Could be nothing but given recent events...


----------



## Colin Parkinson (17 Nov 2015)

That could easily be me I carry a knife not easily seen


----------



## Remius (17 Nov 2015)

Colin P said:
			
		

> That could easily be me I carry a knife not easily seen



So do I but I also am also careful about where I bring it.  Parliament hill would not be one of those places I would have it.


----------



## Fishbone Jones (17 Nov 2015)

Let's let the story develop before we get carried away.


----------



## brihard (17 Nov 2015)

There's nothing that makes someone outside the Parliament buildings subject to any exceptional authority to be searched. If a person was searched and a concealed knife found, I can reasonably surmise that they had already done something to attract specific attention to the extent of being detained for investigation. Besides that we definitely don't know enough on this one...


----------



## Remius (18 Nov 2015)

So it looks like the man in custody is now being assessed in regards to his mental state.  He was carrying a 15cm *meat cleaver*.  As per Brihard's speculation he raised the suspicion of security after answering some questions.

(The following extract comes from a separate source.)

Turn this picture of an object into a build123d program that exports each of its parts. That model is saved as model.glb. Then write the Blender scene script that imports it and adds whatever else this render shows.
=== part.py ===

Good on the Parliament Security Service for catching this.  The job can certainly lead to complacency and boredom but glad to see that their professionalism and vigilance trumps that.

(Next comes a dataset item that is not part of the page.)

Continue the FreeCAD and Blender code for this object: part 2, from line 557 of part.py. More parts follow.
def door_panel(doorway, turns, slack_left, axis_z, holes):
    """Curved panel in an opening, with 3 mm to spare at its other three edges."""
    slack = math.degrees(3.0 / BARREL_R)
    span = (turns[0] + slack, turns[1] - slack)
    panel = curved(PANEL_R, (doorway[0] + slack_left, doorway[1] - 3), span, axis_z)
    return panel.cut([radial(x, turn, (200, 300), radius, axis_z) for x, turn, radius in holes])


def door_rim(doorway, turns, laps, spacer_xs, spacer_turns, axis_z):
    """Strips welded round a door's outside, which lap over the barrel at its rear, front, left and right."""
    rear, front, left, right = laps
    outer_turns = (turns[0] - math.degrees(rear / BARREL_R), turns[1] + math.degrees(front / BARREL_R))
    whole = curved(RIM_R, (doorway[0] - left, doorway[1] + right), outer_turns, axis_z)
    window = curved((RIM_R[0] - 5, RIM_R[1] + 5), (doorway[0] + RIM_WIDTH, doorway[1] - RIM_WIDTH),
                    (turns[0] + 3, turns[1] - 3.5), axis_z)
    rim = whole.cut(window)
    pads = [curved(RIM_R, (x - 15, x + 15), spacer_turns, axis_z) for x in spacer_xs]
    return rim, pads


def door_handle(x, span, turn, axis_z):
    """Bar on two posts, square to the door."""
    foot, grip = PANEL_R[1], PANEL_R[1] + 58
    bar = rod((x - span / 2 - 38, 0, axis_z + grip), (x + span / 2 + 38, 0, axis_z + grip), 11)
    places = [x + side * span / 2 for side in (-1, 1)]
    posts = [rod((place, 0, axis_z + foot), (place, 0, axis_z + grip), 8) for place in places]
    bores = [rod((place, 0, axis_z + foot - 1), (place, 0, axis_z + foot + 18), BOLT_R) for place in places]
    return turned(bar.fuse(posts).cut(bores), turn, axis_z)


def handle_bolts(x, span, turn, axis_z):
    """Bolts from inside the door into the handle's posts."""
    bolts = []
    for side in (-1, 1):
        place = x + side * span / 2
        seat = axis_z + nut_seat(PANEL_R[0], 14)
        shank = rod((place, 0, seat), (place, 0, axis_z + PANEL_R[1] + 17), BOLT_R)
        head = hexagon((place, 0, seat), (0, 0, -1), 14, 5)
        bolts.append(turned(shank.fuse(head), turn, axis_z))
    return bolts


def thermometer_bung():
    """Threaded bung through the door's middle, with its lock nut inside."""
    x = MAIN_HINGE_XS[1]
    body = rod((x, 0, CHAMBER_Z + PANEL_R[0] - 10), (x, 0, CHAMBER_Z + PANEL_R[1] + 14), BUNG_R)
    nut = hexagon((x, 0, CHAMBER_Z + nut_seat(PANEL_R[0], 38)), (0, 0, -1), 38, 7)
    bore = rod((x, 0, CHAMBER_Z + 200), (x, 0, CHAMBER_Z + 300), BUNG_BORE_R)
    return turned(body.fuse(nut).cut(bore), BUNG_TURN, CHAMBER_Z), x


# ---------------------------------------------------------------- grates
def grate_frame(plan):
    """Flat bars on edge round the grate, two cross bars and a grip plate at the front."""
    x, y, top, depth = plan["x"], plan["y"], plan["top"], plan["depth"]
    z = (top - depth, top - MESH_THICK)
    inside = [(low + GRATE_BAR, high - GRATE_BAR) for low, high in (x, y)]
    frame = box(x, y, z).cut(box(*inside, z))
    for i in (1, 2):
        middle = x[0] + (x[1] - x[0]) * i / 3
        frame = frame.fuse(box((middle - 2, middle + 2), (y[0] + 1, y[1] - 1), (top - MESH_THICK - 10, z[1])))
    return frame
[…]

More on the story here:  http://www.ctvnews.ca/canada/man-charged-with-carrying-concealed-weapon-outside-parliament-1.2664302


----------



## jollyjacktar (18 Nov 2015)

From what I've seen on the few occasions I have been on the hill, they are pretty vigilant and attentive.  Good to see.


----------



## Journeyman (18 Nov 2015)

Remius said:
			
		

> So it looks like the man in custody is now being assessed in regards to his mental state.

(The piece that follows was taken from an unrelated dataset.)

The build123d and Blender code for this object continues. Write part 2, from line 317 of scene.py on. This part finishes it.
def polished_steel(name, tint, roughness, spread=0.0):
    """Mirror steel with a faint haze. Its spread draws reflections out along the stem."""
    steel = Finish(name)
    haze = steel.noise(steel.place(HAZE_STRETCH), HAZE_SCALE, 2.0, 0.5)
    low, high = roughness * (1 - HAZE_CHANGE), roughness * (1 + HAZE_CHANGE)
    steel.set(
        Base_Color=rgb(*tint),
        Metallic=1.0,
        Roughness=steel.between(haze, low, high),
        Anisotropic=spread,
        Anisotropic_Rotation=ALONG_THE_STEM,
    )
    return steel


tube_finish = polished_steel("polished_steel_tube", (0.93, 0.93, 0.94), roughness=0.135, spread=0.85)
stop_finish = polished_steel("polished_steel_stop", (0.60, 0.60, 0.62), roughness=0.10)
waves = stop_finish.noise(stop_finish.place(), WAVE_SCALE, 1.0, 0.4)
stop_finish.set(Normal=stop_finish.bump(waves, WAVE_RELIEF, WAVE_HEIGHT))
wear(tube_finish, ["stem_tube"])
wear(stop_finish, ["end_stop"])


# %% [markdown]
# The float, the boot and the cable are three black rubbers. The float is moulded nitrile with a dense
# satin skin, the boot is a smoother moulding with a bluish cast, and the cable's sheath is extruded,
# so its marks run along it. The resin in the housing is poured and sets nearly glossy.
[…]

Could be bad news from some NDHQ people if assessing mental states becomes a precedent up there.


----------



## Blackadder1916 (18 Nov 2015)

Watching CBC news and they made the comment "some kind of cleaver".  Some cleavers are not at all offensive :







Sorry, couldn't resist. Carry on.


----------



## dapaterson (18 Nov 2015)

Blackadder1916 said:
			
		

> Watching CBC news and they made the comment "some kind of cleaver".  Some cleavers are not at all offensive :
> 
> 
> 
> ...



Particularly appropriate for Canada.


----------